When the woman at the well came to draw water, she encountered the God-Man Jesus Christ. This was no accidental meeting, no coincidence. The God Who came to love us not hate us, to pity us, not be disgusted with us, to forgive us and not to condemn us, approached in order to lead, or rather, pull the Samaritan woman out of her own personal pit of sin and debauchery in order to save her. And what was the result? Joy! "Come," she said, "come meet a man who told me everything I ever did!" Can you imagine? He exposed her sins and yet she rejoices with utter joy. How can that be? It's because every encounter with Christ brings with it the rush of the Holy Spirit, like rivers of fresh, cooling water, flooding into our souls. And remember, the Holy Spirit is the "Comforter," the "παράκλητος." He comes to heal and console, not to beat or punish. Do you remember the woman caught in adultery? Do you remember what Christ said to her? He said: “Woman, where are those who accuse you? Has no one condemned you?” She said, “No one, Lord.” And Jesus said to her, “Neither do I condemn you; go and sin no more” (John 8:10-11).

Dear ones, St Paul tells us that unless a person’s conscience is completely seared because of sin, there is always hope that their heart will one day respond to the prompting of the Holy Spirit and the healing words of Christ (cf 1 Timothy 4:1-4.) It was true for St Paul himself, it was true for St Mary of Egypt, and it was true for the woman at the well. St John of Shanghai reminds us of a scene from the crucifixion of Christ, saying: “[The Wise Thief’s] whole life had been one of theft and crime. But evidently his conscience had not died, and in the depths of his heart, something good remained” (St. John the Wonderworker of Shanghai and San Francisco, “Why the Wise Thief Was Pardoned”). 

The woman at the well was corrected by Christ, yes, but she knew that his correction came from love. Scripture confirms this, saying, “Whom the Lord loves He corrects” (Proverbs 3:12). And this is why the Samaritan woman could only rejoice with the exposure of her sins.
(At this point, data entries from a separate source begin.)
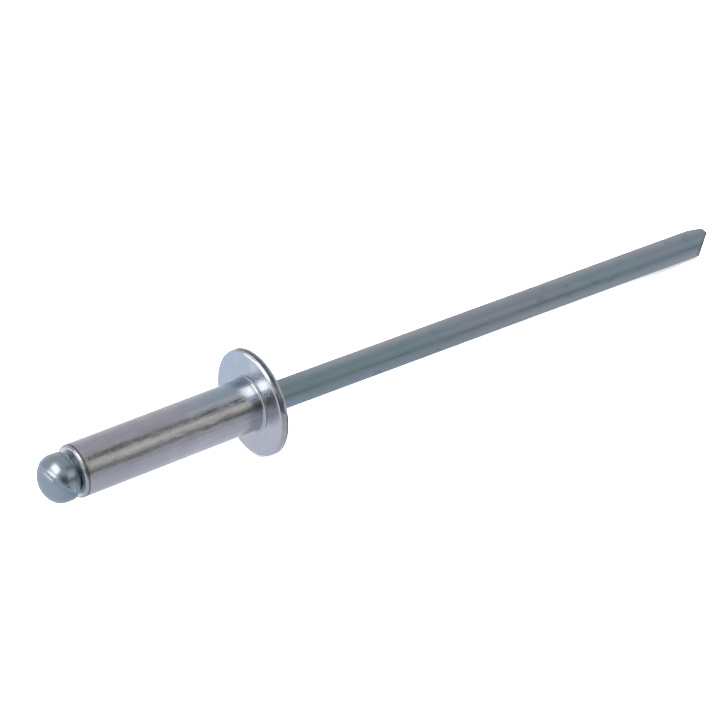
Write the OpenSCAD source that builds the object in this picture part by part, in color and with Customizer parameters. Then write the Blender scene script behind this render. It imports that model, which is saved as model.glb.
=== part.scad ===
// Open-end blind rivet with a domed flange, unset, lying at rest on its flange rim and the tip of its stem.
// Both pieces are built upright along the rivet's axis: the flange's bearing face is at z = 0, the blind end
// and the mandrel's head are below it, and the pull stem is above it. The mandrel hangs a little askew in its
// loose bore, and each piece is then laid down.

/* [Rivet body] */
// Outer diameter of the tube that goes through the work
body_d = 3.2; // [2.8:0.1:4]
// Length of the tube under the flange
body_len = 12.25; // [6:0.25:20]
// Diameter of the flange
flange_d = 6.6; // [5.8:0.1:9]
// Thickness of the flange at its edge
rim_t = 0.5; // [0.35:0.05:0.8]
// Rise of the dome above the flange's edge
dome_rise = 0.55; // [0.3:0.05:0.8]
// Fillet between the tube and the flange
root_fillet = 0.2; // [0.1:0.05:0.4]
// Rounding of the flange's edge on its bearing side
rim_round = 0.18; // [0.05:0.01:0.3]
// Rounding of the tube's blind end
end_round = 0.32; // [0.1:0.02:0.4]
// Chamfer at the bore's mouth in the dome
mouth_chamfer = 0.1; // [0.05:0.01:0.15]
// Length over which the blind end is closed in round the wire
lip_len = 0.35; // [0.2:0.05:0.6]

/* [Mandrel] */
// Diameter of the wire
stem_d = 1.8; // [1.4:0.05:2]
// Length of the stem past the bearing face, to the middle of its slanted cut
stem_out = 36.4; // [25:0.1:50]
// Largest diameter of the head
head_d = 2.9; // [2.6:0.05:3.1]
// Height of the head's crown above its widest circle
crown_h = 1.14; // [0.8:0.02:1.4]
// Length of the plain belt round the head, between its crown and its underside
belt_len = 0.35; // [0.1:0.05:0.6]
// Height of the head's underside, from its seat on the tube to the belt
underside_h = 0.5; // [0.3:0.05:0.8]
// Width of the flat ring with which the head sits on the tube
seat_w = 0.06; // [0.05:0.01:0.15]

/* [Fit in the bore] */
// Clearance between the stem and the bore, on each side
bore_gap = 0.23; // [0.08:0.01:0.25]
// Clearance between the wire and the closed-in blind end, on each side
lip_gap = 0.1; // [0.06:0.01:0.12]
// Clearance left where the mandrel lies in the bore: at its pinched ears and at the flange's mouth
grip_gap = 0.01; // [0.005:0.005:0.03]
// Turn of the mandrel's lean from straight down, to where the rivet lies without rolling
lean_turn = -4; // [-15:1:15]

/* [Break neck] */
// Distance from the head's seat to the middle of the neck
neck_from_seat = 1.8; // [1.4:0.1:3]
// Depth of the notch pinched into each side of the wire
neck_depth = 0.28; // [0.1:0.02:0.4]
// Opening angle of each notch
neck_angle = 80; // [60:5:100]
// Length of the ears that the pinch squeezes out beside the neck
ear_len = 0.9; // [0.4:0.1:1.6]
// Width of each ear
ear_w = 0.5; // [0.3:0.05:0.8]

/* [Tip] */
// Slant of the cut at the tip, away from a square end
cut_slant = 54; // [30:1:60]
// Turn of the cut's long side about the axis, up from the side of the rivet that faces away
cut_turn = 13; // [0:1:30]
// Slant of the flat that the cutter left beside the long side
nick_slant = 10; // [5:0.5:20]
// Turn of that flat about the axis
nick_turn = 53; // [40:1:80]
// How far back from the middle of the cut the flat starts
nick_len = 1.3; // [0.8:0.1:2.5]
// Slant of the facet that blunts the point, away from square
point_slant = 15; // [5:1:30]
// Turn of that facet about the axis
point_turn = 68; // [40:1:80]
// How far back from the middle of the cut that facet meets the side of the wire
point_back = 0.45; // [0.2:0.05:0.7]

/* [Hidden] */
$fn = 64;

body_r = body_d / 2;
flange_r = flange_d / 2;
stem_r = stem_d / 2;
head_r = head_d / 2;
bore_r = stem_r + bore_gap;
lip_r = stem_r + lip_gap;
seat_r = lip_r + seat_w;
head_top = rim_t + dome_rise;
// Circle through the flange's upper edge and the top of the dome
dome_r = (flange_r * flange_r + dome_rise * dome_rise) / (2 * dome_rise);
belt_z = -body_len - underside_h;
wide_z = belt_z - belt_len;
// Half height of the ellipse that runs from the belt in to the seat ring
underside_r = underside_h / sqrt(1 - pow(seat_r / head_r, 2));
neck_z = -body_len + neck_from_seat;
notch_w = 2 * neck_depth * tan(neck_angle / 2);
point_z = stem_out + stem_r * tan(cut_slant);
cutter = 6 * stem_d;
overlap = 0.1;

// Held at its ears, the mandrel leans until the stem meets the lower edge of the bore under the dome
stem_lean = atan((bore_gap - grip_gap) / (head_top - mouth_chamfer - neck_z));
// The askew head touches the tube with one side of its seat, so its middle stands back by this
seat_back = seat_r * tan(stem_lean) + neck_from_seat * (1 / cos(stem_lean) - 1);

// At rest the rivet lies on the upper edge of its rim and on the lowest point of the cut
tip_contact_z = stem_out - stem_r * tan(cut_slant) * sin(cut_turn);
lean_drop = (tip_contact_z - neck_z) * tan(stem_lean) * cos(lean_turn);
rest_tilt = atan((flange_r - stem_r - lean_drop) / (tip_contact_z - rim_t));

// Lays an upright piece down: stem towards +X, its tip lower than the flange
module laid_down() {
    rotate([0, rest_tilt, 0]) rotate([90, 0, 90]) children();
}

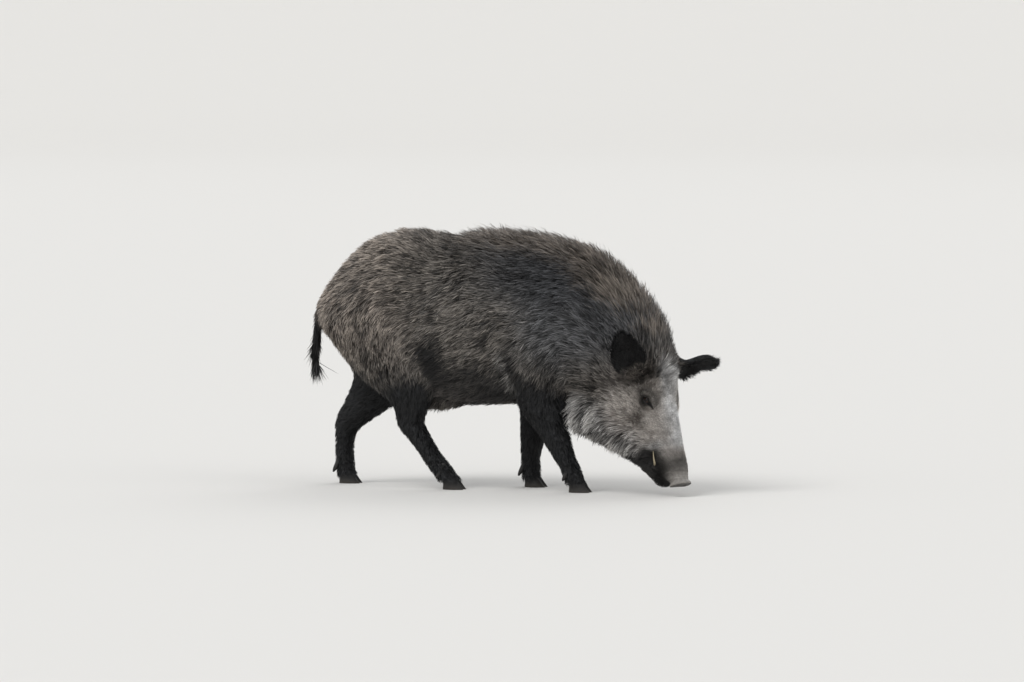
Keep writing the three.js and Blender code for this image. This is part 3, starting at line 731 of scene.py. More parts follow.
def lid_edge(u, v):
    """Distance outside the almond opening: its half height is full at the middle, none at the corners."""
    corner = np.hypot(np.maximum(np.abs(u) - LID_HALF_LENGTH, 0), v)
    share = np.clip(1 - (u / LID_HALF_LENGTH) ** 2, 0, 1)
    return np.where(np.abs(u) < LID_HALF_LENGTH, np.abs(v + 0.6) - LID_HALF_OPENING * share, corner)


def with_lids(points):
    """Moves the skin about each eyeball along rays from its middle."""
    for side, (centre, outward, slit, upper) in eye_axes.items():
        offset = points - centre
        reach = np.linalg.norm(offset, axis=1)
        ray = offset / np.maximum(reach, 1e-6)[:, None]
        facing = (ray @ outward > 0.1) & (reach < 45)
        u, v = LID_RADIUS * ray @ slit, LID_RADIUS * ray @ upper
        edge = lid_edge(u, v)
        rim = mix(EYE_RADIUS - 3.5, LID_RADIUS, smoothstep(-1.0, 0.3, edge))
        folds = sum(height * hump((edge - middle) / width) for height, middle, width in
                    ((0.9, 1.3, 0.9), (-1.0, 4.0, 1.0), (0.8, 6.2, 1.3), (-0.8, 8.8, 1.2)))
        folds *= np.where(v > 0, 1.2, 0.8)
        cover = 1 - smoothstep(1.5, 8.5, edge)
        target = mix(reach, rim, cover) + folds
        target = np.where(edge > 0.2, np.maximum(target, EYE_RADIUS + 0.9), target)
        moved = np.where(facing, mix(reach, target, smoothstep(0.1, 0.45, ray @ outward)), reach)
        points = centre + ray * moved[:, None]
    return points


skin_points = with_lids(skin_points)
print("eyes of", 2 * EYE_RADIUS, "mm, open by", 2 * LID_HALF_OPENING, "mm")


# %% [markdown]
# The mouth is shut. It is one groove drawn along a line from the cheek to under the nose, with a
# swelling above and below as lips, and a bulge where the tusk comes out. A sine along the snout,
# shifted by noise, makes its wrinkles, and two sizes of noise keep the skin from looking turned.

# %% Mouth line, lips and wrinkles
def mouth_line(along):
    """How far to the front the mouth lies, from the cheek to under the nose."""
    return np.interp(along, [200, 235, 294, 325, 352], [-68, -61, -50, -43, -33])


skin_normals = vertex_normals(skin_points, skin_faces)
local = head_local(skin_points)
along, front, left = local.T
off = front - mouth_line(along)
reach = smoothstep(212, 240, along) * (1 - smoothstep(340, 352, along)) * (np.abs(front) < 95)
lips = (-5.5 * hump(off / 2.6) + 2.2 * hump((off - 6.5) / 4.5) + 1.6 * hump((off + 6.5) / 4.5)) * reach
# The lip is pushed out round the root of each tusk.
tusk_lip = np.linalg.norm(np.stack([along - 300, front + 52, np.abs(left) - 38], 1), axis=1)
lips = lips + 6.5 * hump((tusk_lip - 4) / 10)
snout = smoothstep(250, 320, along) * (1 - smoothstep(346, 352, along)) * smoothstep(-45, -15, front)
ripple = np.sin((along + 5 * noise(skin_points, 22, 3)) * 2 * np.pi / 8.5)
wrinkles = 0.55 * ripple * snout * (np.abs(left) < 60)
on_head = smoothstep(-30, 30, along) * (np.linalg.norm(local, axis=1) < 420)
calm = smoothstep(20, 34, eye_reach(skin_points))
relief = (on_head * (1.3 * noise(skin_points, 21, 5) + 0.7 * noise(skin_points, 9, 6)) * calm
          + (1 - on_head) * 2.2 * noise(skin_points, 70, 7)) * (1 - smoothstep(340, 352, along))
skin_points = skin_points + skin_normals * (lips + wrinkles * calm + relief)[:, None]
skin_normals = vertex_normals(skin_points, skin_faces)
print("face finished,", clock())

# %% [markdown]
# ## Where each kind of hair grows
# The coat changes over the body: bristles 5 cm long on the flanks, a standing mane, long pale hair
# on the jowl, hair of a few millimetres on the face. Each part of the body therefore says how long
# its hair is, how far apart its tufts are and which way it lies, and every place on the skin mixes
# the parts near it. The mix is soft, so no border shows.

# %% Weights of the parts and the lie of the coat
# part: place along the chain, then at each place the length, width and spacing of tufts in mm
HAIR = {
    "trunk": ([0, 0.3, 0.75, 1], [44, 46, 50, 52], [2.5, 2.6, 2.6, 2.6], [3.5, 3.45, 3.4, 3.3]),
    "neck": ([0, 0.6, 1], [52, 50, 36], [2.6, 2.5, 2.1], [3.3, 3.1, 2.6]),
    "throat": ([0, 0.5, 1], [64, 60, 24], [2.4, 2.3, 1.7], [3.1, 2.9, 2.4]),
    "skull": ([0, 0.2, 0.45, 0.7, 0.95], [26, 17, 12, 8, 4], [1.8, 1.4, 1.15, 1.0, 0.75],
              [2.2, 1.85, 1.6, 1.5, 1.4]),
    "jaw": ([0, 0.4, 1], [32, 22, 8], [1.9, 1.6, 1.1], [2.4, 2.1, 1.8]),
    "cheek": ([0, 1], [34, 34], [1.9, 1.9], [2.05, 2.05]),
    "brow": ([0, 1], [13, 13], [1.4, 1.4], [1.8, 1.8]),
    "socket": ([0, 1], [7, 7], [1.0, 1.0], [1.5, 1.5]),
    "ear": ([0, 0.25, 1], [17, 12, 13], [1.6, 1.3, 1.3], [2.1, 2.0, 2.0]),
    "nose": ([0, 1], [2, 2], [0.7, 0.7], [3.2, 3.2]),
    "leg": ([0, 0.35, 0.6, 0.85, 1], [40, 29, 19, 14, 21], [2.2, 1.85, 1.45, 1.2, 1.2],
            [3.2, 2.7, 2.25, 2.05, 2.0]),
    "tail": ([0, 0.5, 1], [30, 34, 75], [2.2, 2.0, 2.0], [2.8, 2.5, 2.0]),
    "sheath": ([0, 1], [30, 30], [2.0, 2.0], [3.2, 3.2]),
}
DOWN = np.array([0.0, 0.0, -1.0])


def lie_of(name, spans, points):
    """Place along the chain, and the direction in which that part's hair runs."""
    _, _, place, angle, nearest = measure(spans, points)
    along = spans["along"][nearest]
    side_on = np.abs(np.sin(angle))[:, None]
    if name == "trunk":
        low = (np.cos(angle)[:, None] < -0.2) * 0.25
        lie = -along + DOWN * (0.55 * side_on + low)
    elif name == "neck":
        lie = -along + DOWN * side_on * mix(0.6, 0.05, place)[:, None]
    elif name == "throat":
        lie = -0.55 * along + DOWN * 0.8 - 0.25 * HEAD_FRONT
    elif name == "skull":
        lie = -along - HEAD_FRONT * 0.35 * side_on
    elif name == "jaw":
        lie = -along - HEAD_FRONT * 0.6
    elif name == "tail":
        lie = along
    else:
        lie = along + np.array([-0.45, 0, 0]) * (1 - place)[:, None]
    return place, unit(lie)


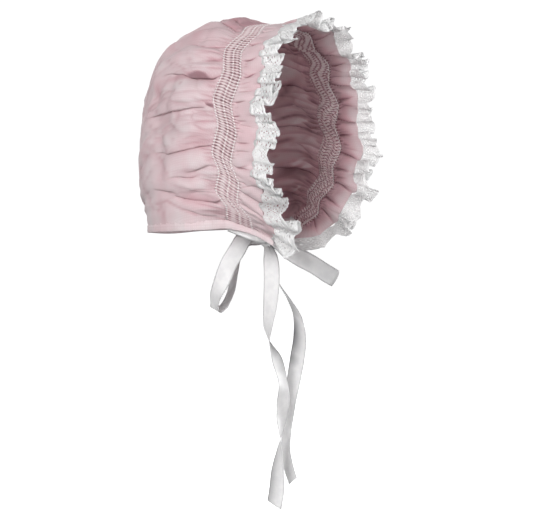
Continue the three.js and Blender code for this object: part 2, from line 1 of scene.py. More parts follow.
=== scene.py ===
import math
import bpy
import numpy as np
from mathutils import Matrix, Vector


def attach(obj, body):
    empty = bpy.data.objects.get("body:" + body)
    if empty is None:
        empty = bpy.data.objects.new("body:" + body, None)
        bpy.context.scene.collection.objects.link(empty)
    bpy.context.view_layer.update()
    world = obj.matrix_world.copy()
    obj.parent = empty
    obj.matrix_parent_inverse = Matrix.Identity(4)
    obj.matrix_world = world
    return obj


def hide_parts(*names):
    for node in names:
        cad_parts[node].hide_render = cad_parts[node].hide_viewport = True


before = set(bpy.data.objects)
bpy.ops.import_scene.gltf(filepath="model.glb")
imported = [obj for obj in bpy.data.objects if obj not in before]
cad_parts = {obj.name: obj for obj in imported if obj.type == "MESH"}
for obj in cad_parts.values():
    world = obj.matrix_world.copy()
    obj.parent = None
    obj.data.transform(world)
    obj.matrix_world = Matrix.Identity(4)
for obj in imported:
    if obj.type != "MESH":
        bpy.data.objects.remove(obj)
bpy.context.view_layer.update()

# Baby sun bonnet: gathered pink batiste crown, smocked band, frilled brim with cotton lace, bound neck edge
# and white satin ties in a bow. Sizes are the part's own, in millimetres. A share is a part of a whole way, 0
# to 1. A place round is a share of the way round the face, from the near end of the neck edge to the far.
FACE_WIDTH = 106
FACE_HEIGHT = 116
FACE_MIDDLE = 66
HOOP_BOTTOM = FACE_HEIGHT - FACE_MIDDLE + 5
CROWN_BOTTOM = FACE_HEIGHT - FACE_MIDDLE + 30
CROWN_DEPTH = 80
CROWN_RISE = 7
CROWN_SWELL = 4
MIDDLE_DROP = 6
NAPE_DROP = 4
BAND_WIDTH = 13
BAND_SLOPE = 5
CHEVRON_RISE = 2.2
BRIM_LENGTH = 14
LACE_WIDTH = 12
BINDING_HEIGHT = 5.5
RIBBON_WIDTH = 10
TAIL_LENGTH = 150
LOOP_LENGTH = 42
KNOT_SIZE = 9
CLOTH_WALL = 1.2
BINDING_WALL = 2.2
SEAM_GAP = 0.3
HEM_GAP = 0.6
TIE_CLEARANCE = 1.2
NEAR_SQUARENESS = 2.6
FAR_SQUARENESS = 2.1
BACK_SQUARENESS = 2.45
NECK_SHARE = 0.03
SWELL_SHARE = 0.1
BOTTOM_SHARE = 0.3
CENTRE_DENT = 4
FRILL_HEIGHT = 3.4
CHIN_SHARE = 0.08
FAR_CHIN_PULL = 8
CHIN_PULL_REACH = 35
CHEVRONS = 12
PLEATS = CHEVRONS * 16
PLEAT_DEPTH = 1.25
PLEAT_CREST = 0.92
PINCH_REACH = 0.085
SCALLOPS = 50
SMALL_GATHERS = 150
WRINKLES = 170
RIPPLES = 26
CENTRE_PLEATS = 44
SMALL_BRIM_FOLDS = 132
BRIM_ROUND = 340
LACE_MESH = 1.3
RUFFLE_KNOTS = 41
TAIL_CUT = 3.0
INTO_KNOT = 0.35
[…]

St John Chrysostom, in his homily on this morning’s Gospel, speaks to us as if his words are the words of Christ, and we are sitting there on Jacob’s well together with Him. Paraphrasing, He says, “Abstain from doing evil things and going to wicked places. Keep the books of the Gospels in your hands but don’t just read them, convey the letters and sense into your understanding, that so it may be purified when it receives the meaning of the writing...By beholding these things you will learn also how to battle, and escape, clear of the devils. I shall not cease to say these things and weary you, until I see some change; for to say these things, as saith Paul, “to me indeed is not grievous, but for you it is saving” (Phil. 3:1). Be not then offended at my exhortation...but be freed from shame, that you may be deemed worthy to enjoy...the glory that is to come, through the grace and lovingkindness of our Lord Jesus Christ, with whom to the Father and the Holy Spirit be glory unto ages of ages. Amen.”